→ What to do
Repeat exactly, and only, the lines below starting at the line that contains "Recreate this object" and ending at the line that contains "adhesive_rim_margin = 0.50", inclusive of both.

→ Extracted information
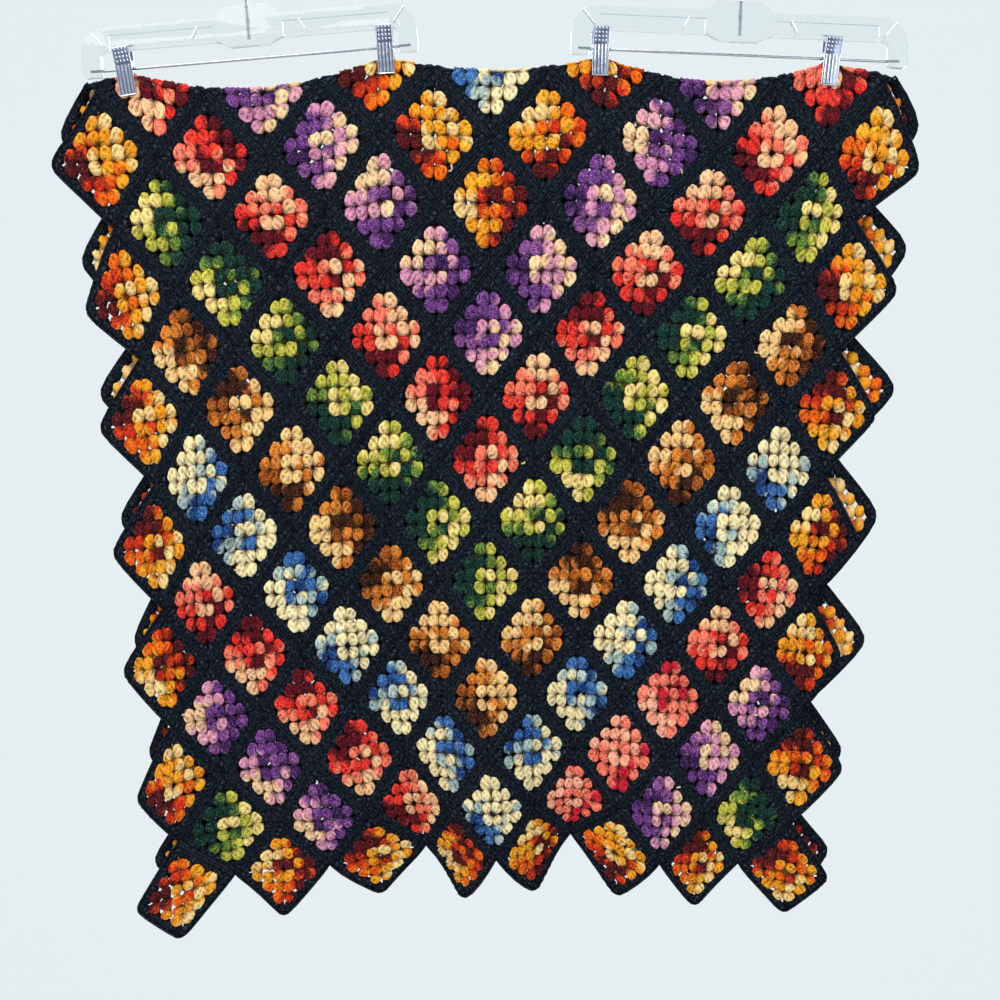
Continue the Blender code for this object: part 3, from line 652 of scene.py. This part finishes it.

--

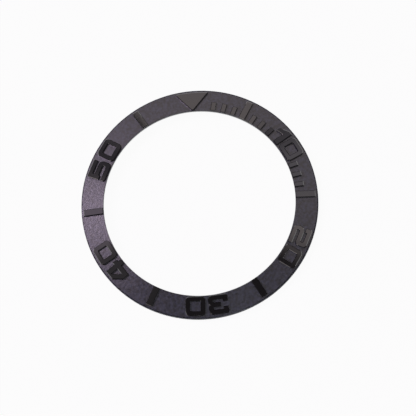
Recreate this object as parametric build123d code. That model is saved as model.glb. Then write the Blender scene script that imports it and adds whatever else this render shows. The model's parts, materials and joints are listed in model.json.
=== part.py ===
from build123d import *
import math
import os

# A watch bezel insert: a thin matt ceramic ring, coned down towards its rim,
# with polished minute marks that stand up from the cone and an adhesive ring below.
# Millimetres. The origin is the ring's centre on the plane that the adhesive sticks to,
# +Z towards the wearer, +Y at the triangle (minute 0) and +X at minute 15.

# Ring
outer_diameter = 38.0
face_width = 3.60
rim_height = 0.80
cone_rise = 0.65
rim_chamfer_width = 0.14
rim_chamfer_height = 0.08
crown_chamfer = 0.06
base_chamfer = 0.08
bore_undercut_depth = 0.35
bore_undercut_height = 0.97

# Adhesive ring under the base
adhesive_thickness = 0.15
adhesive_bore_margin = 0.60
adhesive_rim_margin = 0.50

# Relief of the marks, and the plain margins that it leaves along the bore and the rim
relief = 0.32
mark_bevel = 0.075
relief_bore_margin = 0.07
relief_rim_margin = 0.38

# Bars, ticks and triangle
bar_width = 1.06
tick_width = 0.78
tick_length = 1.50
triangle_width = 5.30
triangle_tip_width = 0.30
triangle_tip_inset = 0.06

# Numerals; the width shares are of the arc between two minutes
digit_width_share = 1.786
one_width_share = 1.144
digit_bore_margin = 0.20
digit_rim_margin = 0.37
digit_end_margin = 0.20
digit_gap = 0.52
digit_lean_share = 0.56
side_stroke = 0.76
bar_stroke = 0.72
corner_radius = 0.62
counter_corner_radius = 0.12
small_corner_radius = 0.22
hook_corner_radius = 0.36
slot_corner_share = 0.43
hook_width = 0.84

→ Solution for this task
Recreate this object as parametric build123d code. That model is saved as model.glb. Then write the Blender scene script that imports it and adds whatever else this render shows. The model's parts, materials and joints are listed in model.json.
=== part.py ===
from build123d import *
import math
import os

# A watch bezel insert: a thin matt ceramic ring, coned down towards its rim,
# with polished minute marks that stand up from the cone and an adhesive ring below.
# Millimetres. The origin is the ring's centre on the plane that the adhesive sticks to,
# +Z towards the wearer, +Y at the triangle (minute 0) and +X at minute 15.

# Ring
outer_diameter = 38.0
face_width = 3.60
rim_height = 0.80
cone_rise = 0.65
rim_chamfer_width = 0.14
rim_chamfer_height = 0.08
crown_chamfer = 0.06
base_chamfer = 0.08
bore_undercut_depth = 0.35
bore_undercut_height = 0.97

# Adhesive ring under the base
adhesive_thickness = 0.15
adhesive_bore_margin = 0.60
adhesive_rim_margin = 0.50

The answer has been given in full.